» STATED GOAL: Your task is to quote the material that follows, in full and exactly.

» RAW RECORDS:
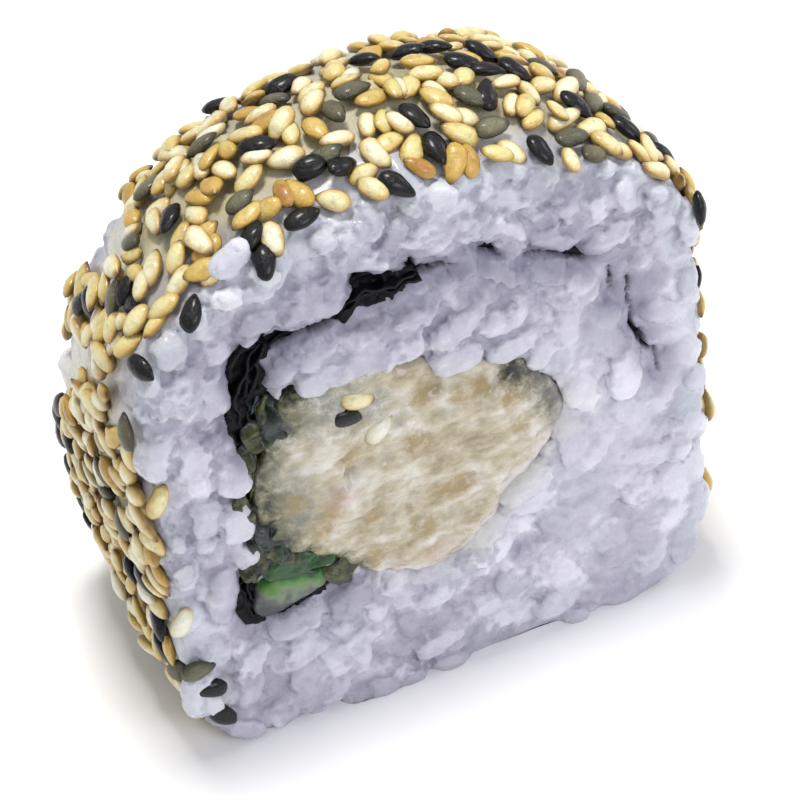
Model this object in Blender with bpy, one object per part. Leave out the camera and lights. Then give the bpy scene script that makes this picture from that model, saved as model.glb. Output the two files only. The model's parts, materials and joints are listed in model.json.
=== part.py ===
"""One piece of an inside-out sushi roll, standing on its rolled side with a cut face to the front.

Rice on the outside, set with sesame seeds; a sheet of nori rolled in a spiral; a shredded salad
filling, a lettuce leaf and a strip of cucumber. Millimetres are used below and turned into metres
where a mesh is made. X is across, Y along the roll (the cut face in front is at -Y), Z is up.
"""

import math

import bpy
import numpy as np

MM = 0.001

# Rice body
WIDTH = 46.0
LENGTH = 24.0
HEIGHT = 49.0
WALL_FRONT = 37.5  # height at which the straight walls of the front cut turn into the arch
WALL_BACK = 17.5
ARCH_FRONT = 2.05  # exponents of the section: 2 is an ellipse, 9 a square with small corners
ARCH_BACK = 2.3
FOOT_FRONT = 8.6
FOOT_BACK = 2.4
BACK_WIDER = 0.05
BARREL_TOP = 0.08  # how far the roll swells between its cuts, as a share of the size
BARREL_RIGHT = 0.045
BARREL_LEFT = 0.035
BACK_LEAN = -0.20  # mm of length for each mm of height
BACK_TURN = 0.08
BASE_TRIM = 0.7  # pressed flat where the roll stands
CENTRE = (0.1, 2.14)  # X and Y of the middle of the finished piece
RING = 44
STATIONS = (0.0, 0.04, 0.14, 0.3, 0.5, 0.7, 0.88, 0.97, 1.0)

# Grains and seeds
GRAIN = (5.6, 2.7, 2.3)
SEED = (3.2, 1.8, 1.1)
GRAINS_FRONT = 54
GRAINS_BACK = 34
SEEDS_ON_SKIN = 148
SEED_GAP = 3.6  # least distance between the middles of two seeds

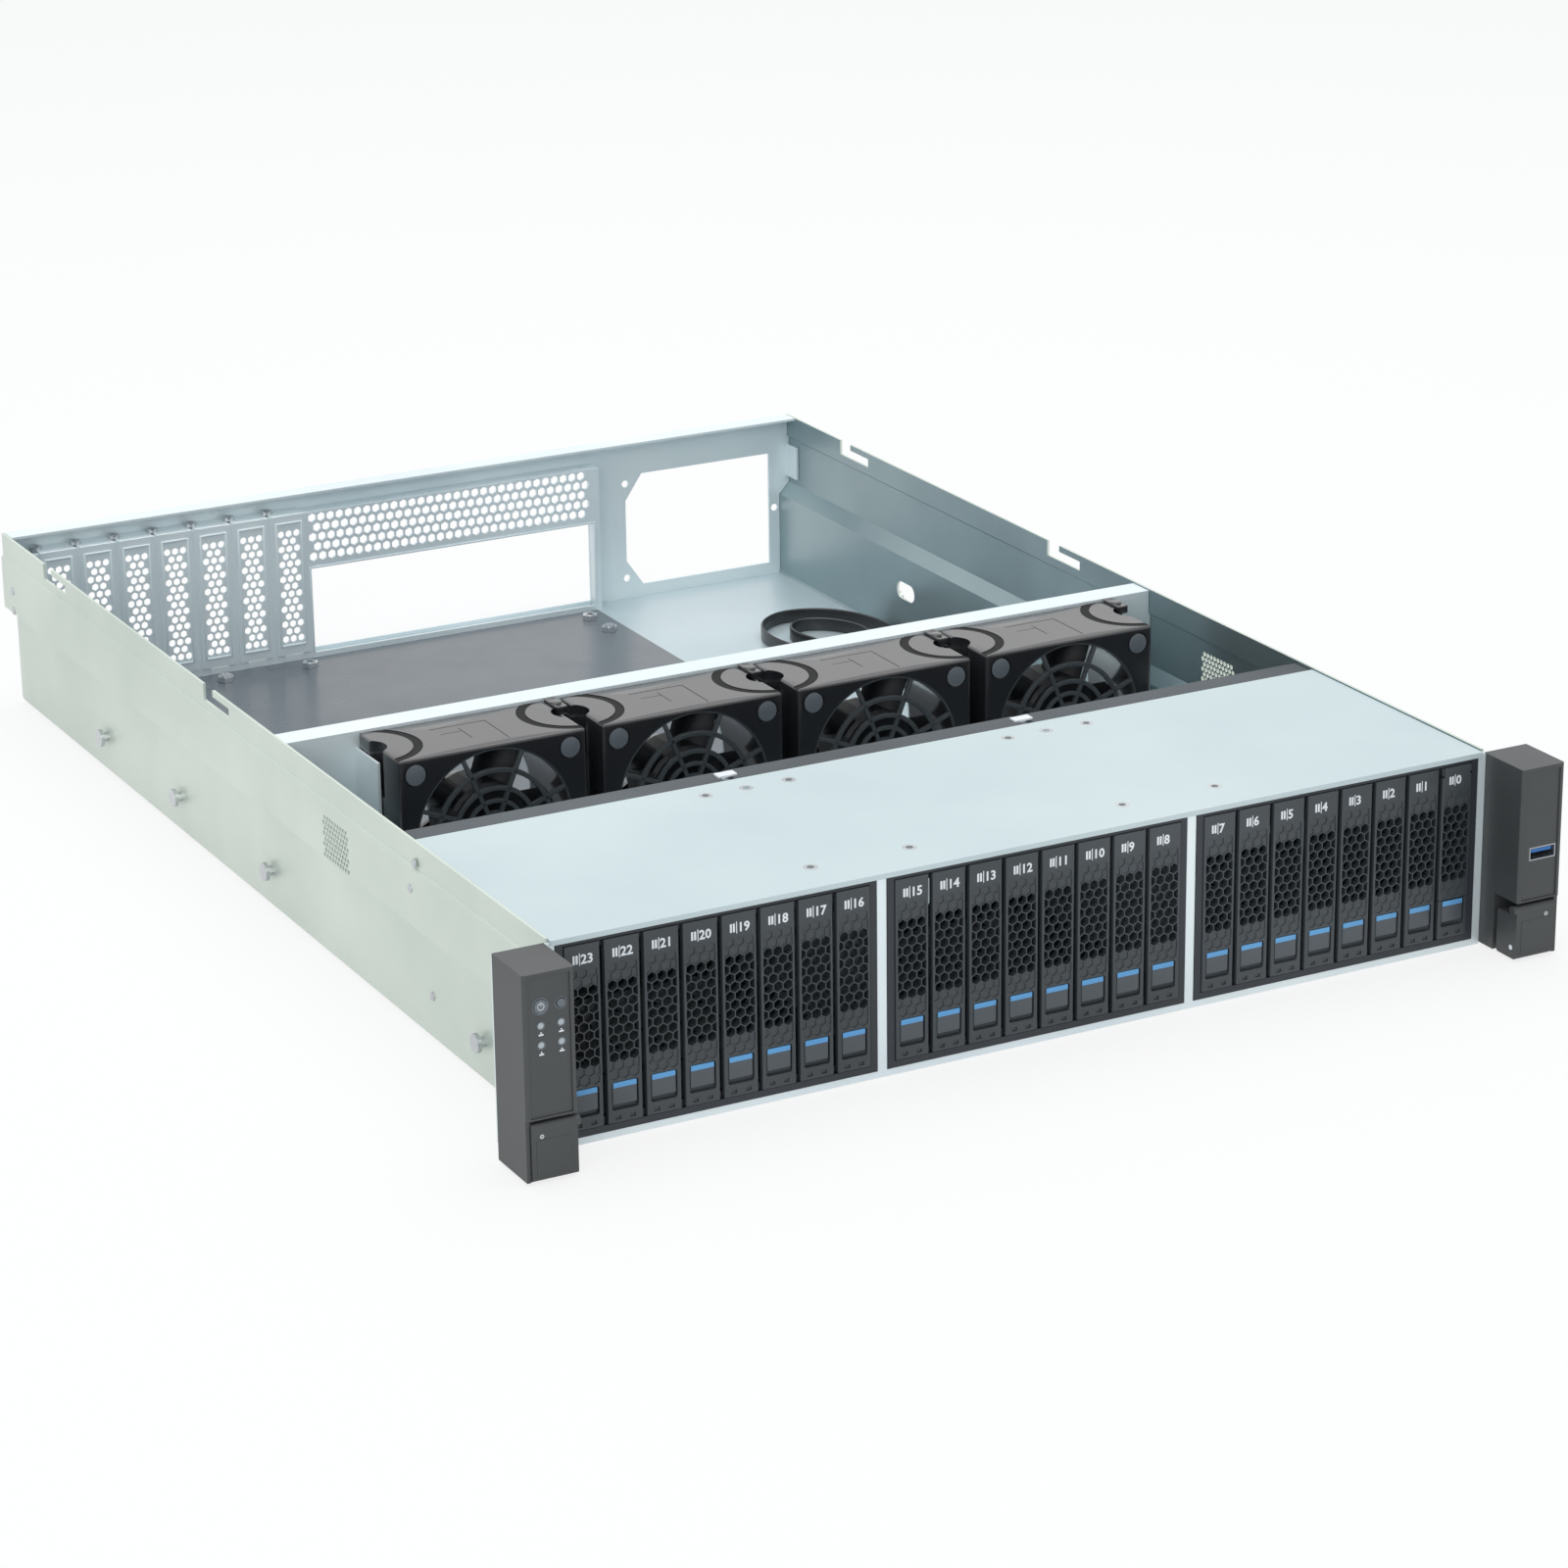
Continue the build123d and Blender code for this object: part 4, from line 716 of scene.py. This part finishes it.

» PROBLEM SOLUTION:
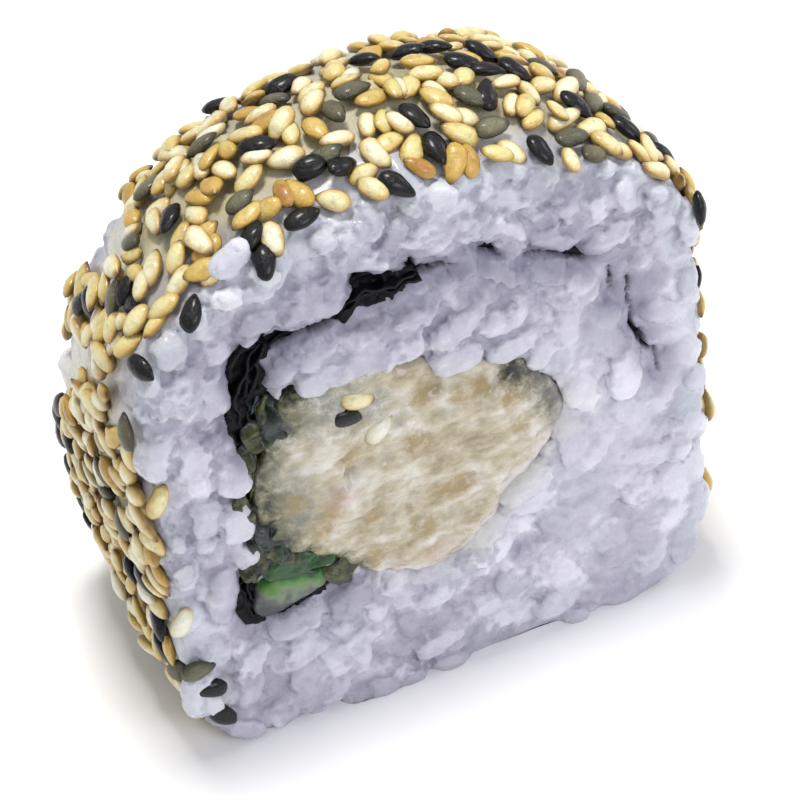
Model this object in Blender with bpy, one object per part. Leave out the camera and lights. Then give the bpy scene script that makes this picture from that model, saved as model.glb. Output the two files only. The model's parts, materials and joints are listed in model.json.
=== part.py ===
"""One piece of an inside-out sushi roll, standing on its rolled side with a cut face to the front.

Rice on the outside, set with sesame seeds; a sheet of nori rolled in a spiral; a shredded salad
filling, a lettuce leaf and a strip of cucumber. Millimetres are used below and turned into metres
where a mesh is made. X is across, Y along the roll (the cut face in front is at -Y), Z is up.
"""

import math

import bpy
import numpy as np

MM = 0.001

# Rice body
WIDTH = 46.0
LENGTH = 24.0
HEIGHT = 49.0
WALL_FRONT = 37.5  # height at which the straight walls of the front cut turn into the arch
WALL_BACK = 17.5
ARCH_FRONT = 2.05  # exponents of the section: 2 is an ellipse, 9 a square with small corners
ARCH_BACK = 2.3
FOOT_FRONT = 8.6
FOOT_BACK = 2.4
BACK_WIDER = 0.05
BARREL_TOP = 0.08  # how far the roll swells between its cuts, as a share of the size
BARREL_RIGHT = 0.045
BARREL_LEFT = 0.035
BACK_LEAN = -0.20  # mm of length for each mm of height
BACK_TURN = 0.08
BASE_TRIM = 0.7  # pressed flat where the roll stands
CENTRE = (0.1, 2.14)  # X and Y of the middle of the finished piece
RING = 44
STATIONS = (0.0, 0.04, 0.14, 0.3, 0.5, 0.7, 0.88, 0.97, 1.0)

# Grains and seeds
GRAIN = (5.6, 2.7, 2.3)
SEED = (3.2, 1.8, 1.1)
GRAINS_FRONT = 54
GRAINS_BACK = 34
SEEDS_ON_SKIN = 148
SEED_GAP = 3.6  # least distance between the middles of two seeds

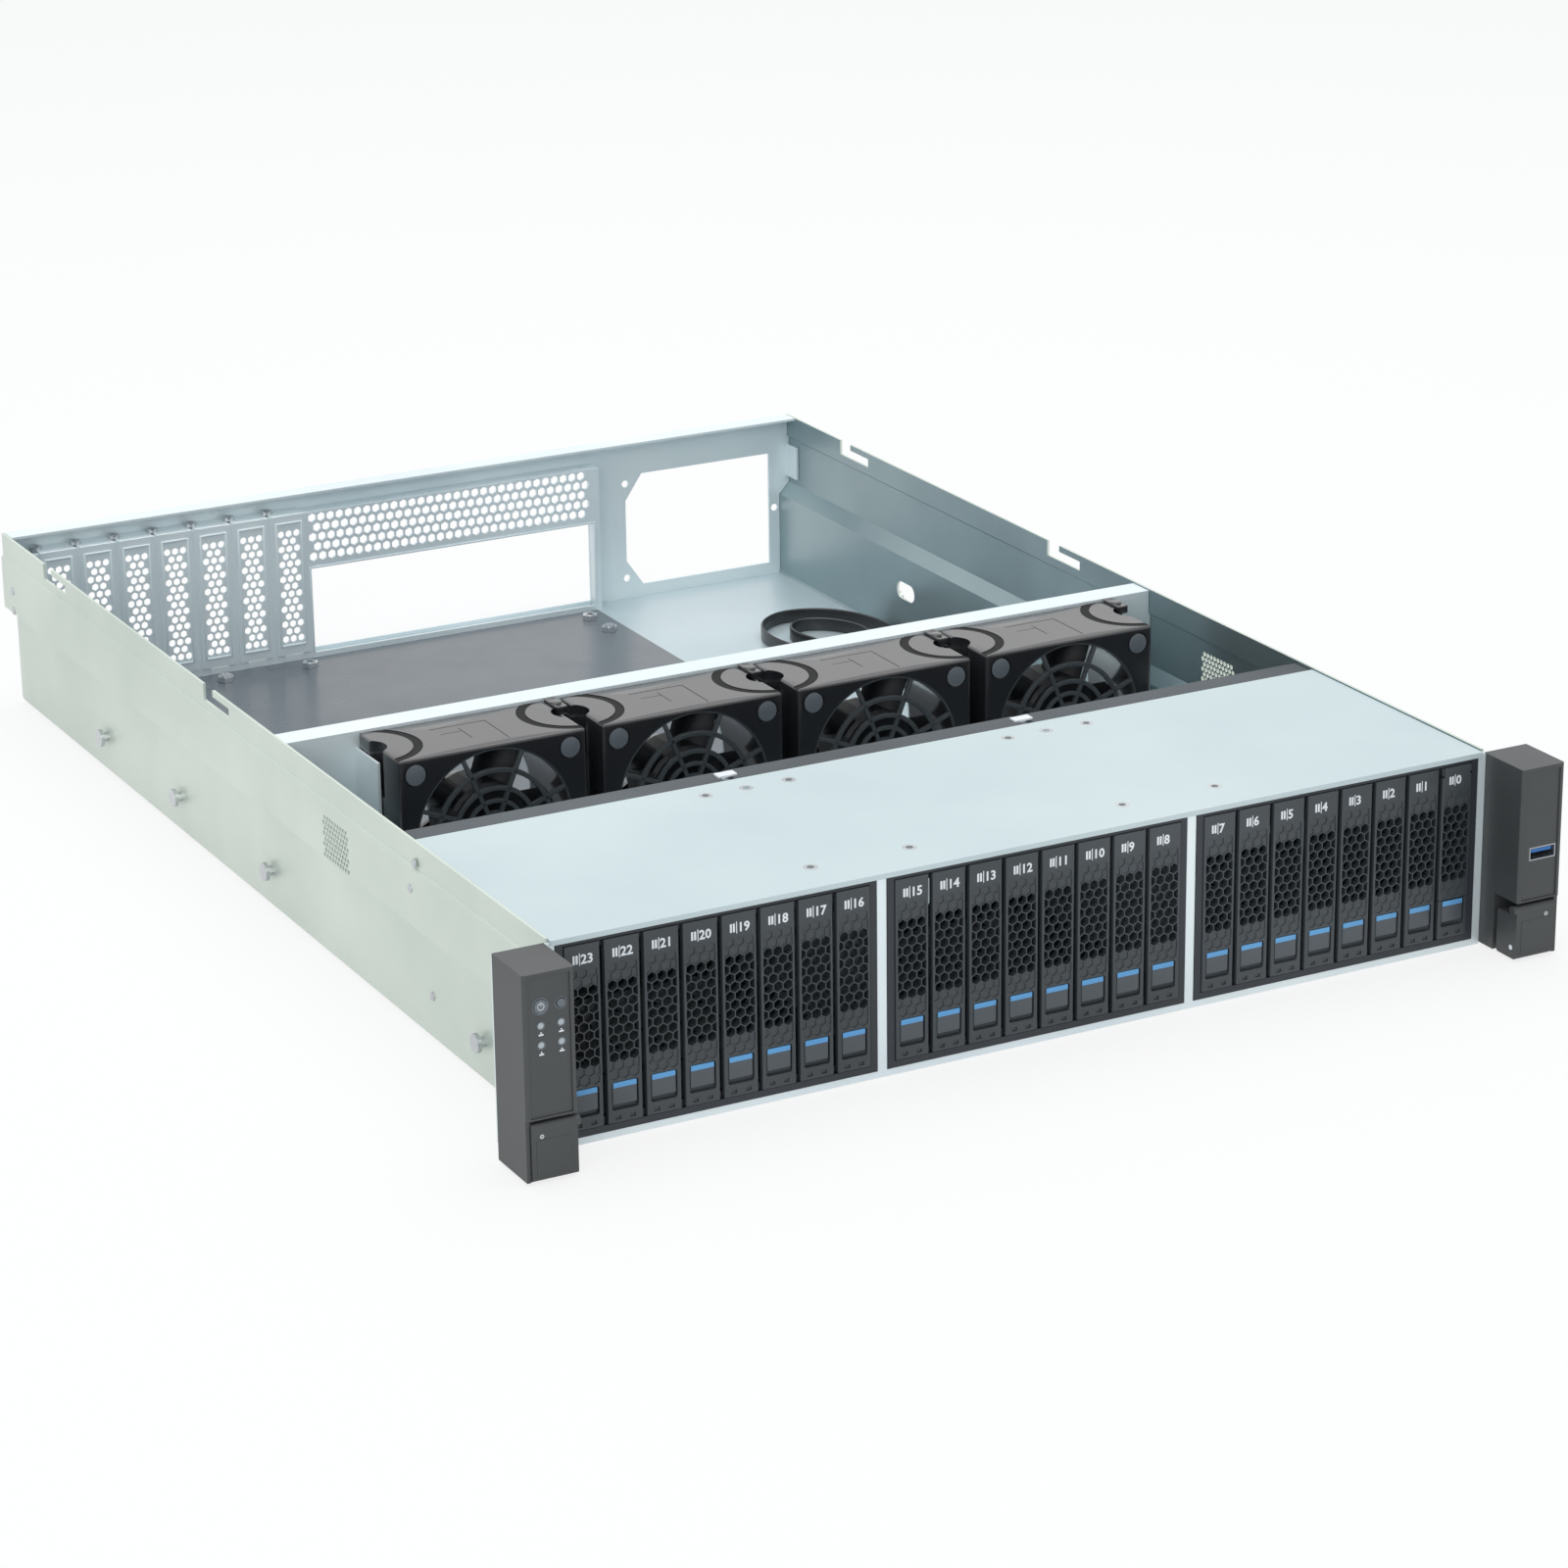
Continue the build123d and Blender code for this object: part 4, from line 716 of scene.py. This part finishes it.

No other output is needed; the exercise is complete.